Oggi i componenti della squadra sono all’incirca 30 e si allenano due volte alla settimana sul campo, mentre il venerdì pomeriggio assistono a lezioni e riunioni tecniche nella sala teatro. “Per fare come a Bologna – rivela Cavallini – è ancora molto presto perché ci mancano le strutture. Il campo ha le condizioni necessarie per essere omologato, anche se ci mancano le H. Ci servono tutto un insieme di autorizzazioni e di soldi, ma lo faremo”.

A rincorrere la palla ovale è un gruppo eterogeneo a livello di nazionalità, dove l’età media è tra i 20 e i 35 anni e il più vecchio ne ha 40: “Abbiamo stabilito che al progetto potranno partecipare quelli che hanno minimo tre anni di pena, dal momento che una delle caratteristiche principali è assicurare continuità e stabilità, e non potranno farvi parte quei carcerati che hanno commesso reati sex offenders o di associazione mafiosa, mentre a tutti gli altri abbiamo deciso che va data un’altra opportunità, come spiega l’articolo 27, da cui prende il nome la nostra società”.

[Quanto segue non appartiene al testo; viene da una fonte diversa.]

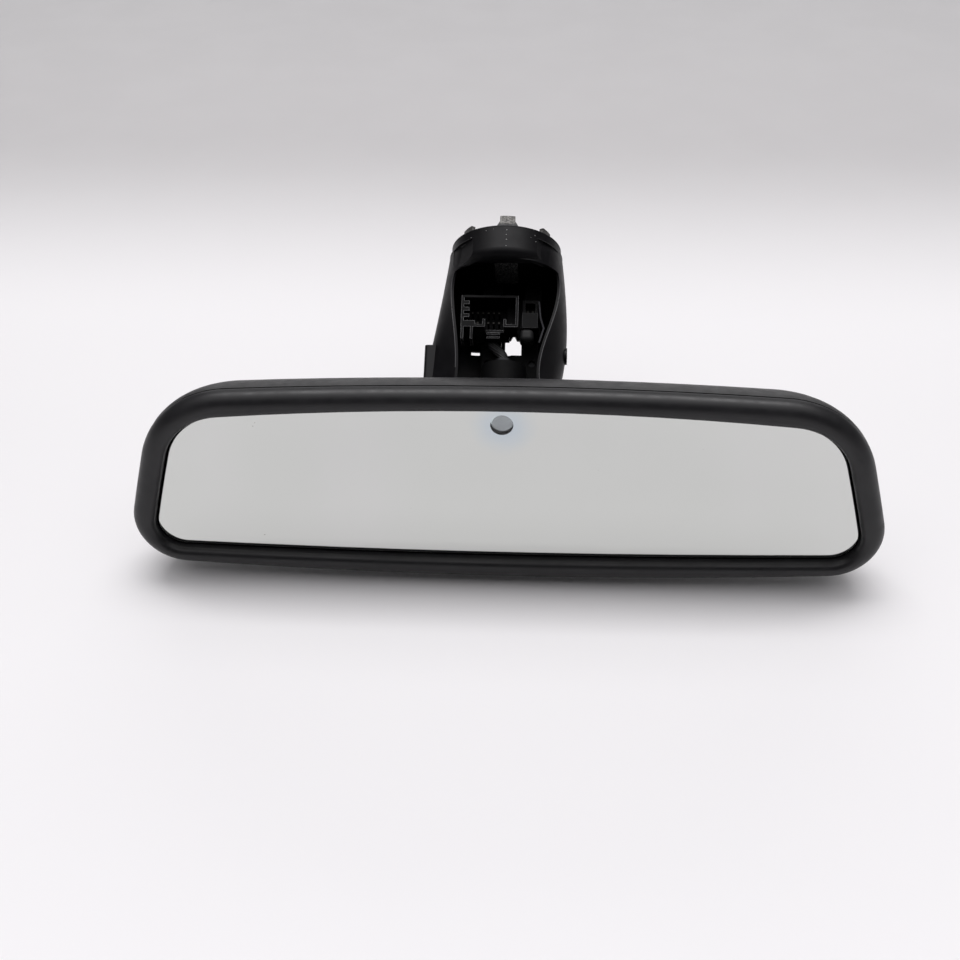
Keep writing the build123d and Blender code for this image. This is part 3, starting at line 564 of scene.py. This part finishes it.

A tal proposito, Cavallini aggiunge: “I detenuti hanno firmato un codice etico che impone a loro di non prendere nessun tipo di provvedimento disciplinare durante la reclusione, così come di non mettere in pratica nessun atteggiamento provocatorio o violento durante gli allenamenti. La pena è l’esclusione dal progetto, per cui chiediamo continuità e serietà nel presentarsi agli allenamenti”.

E questo porta a benefici significativi sul recupero della persona: “Dall’esperienza di Bologna abbiamo visto che attraverso alla partecipazione a questo corso è calata la recidiva oltre il 30%, così come i provvedimenti disciplinari per litigi o aggressioni con ispettori e guardie e il marco visita, vale a dire quando uno si imbosca per non fare quello che deve fare, ma soprattutto l’uso del fumo. In più, due anni fa, a Bologna c’è stata la rivolta e l’unico reparto che non vi ha partecipato è stato proprio quello in cui vi erano i rugbisti”.

“Il senso della nostra operazione – chiude il responsabile – è proprio questo. Prepararli all’uscita, fornendo a loro gli strumenti per l’integrazione futura. Purtroppo però c’è un buco in questo progetto. Noi cerchiamo di fargli fare anche solo un centimetro verso il recupero, ma resta sempre l’interrogativo su cosa succederà dopo, quando usciranno. Di sicuro uscirà gente un po’ più educata e che ha avuto la fortuna di vivere la pena in maniera meno traumatica ma, se non ci sono offerte, il rischio che si possano ricadere nel baratro devo dire purtroppo che è concreto”.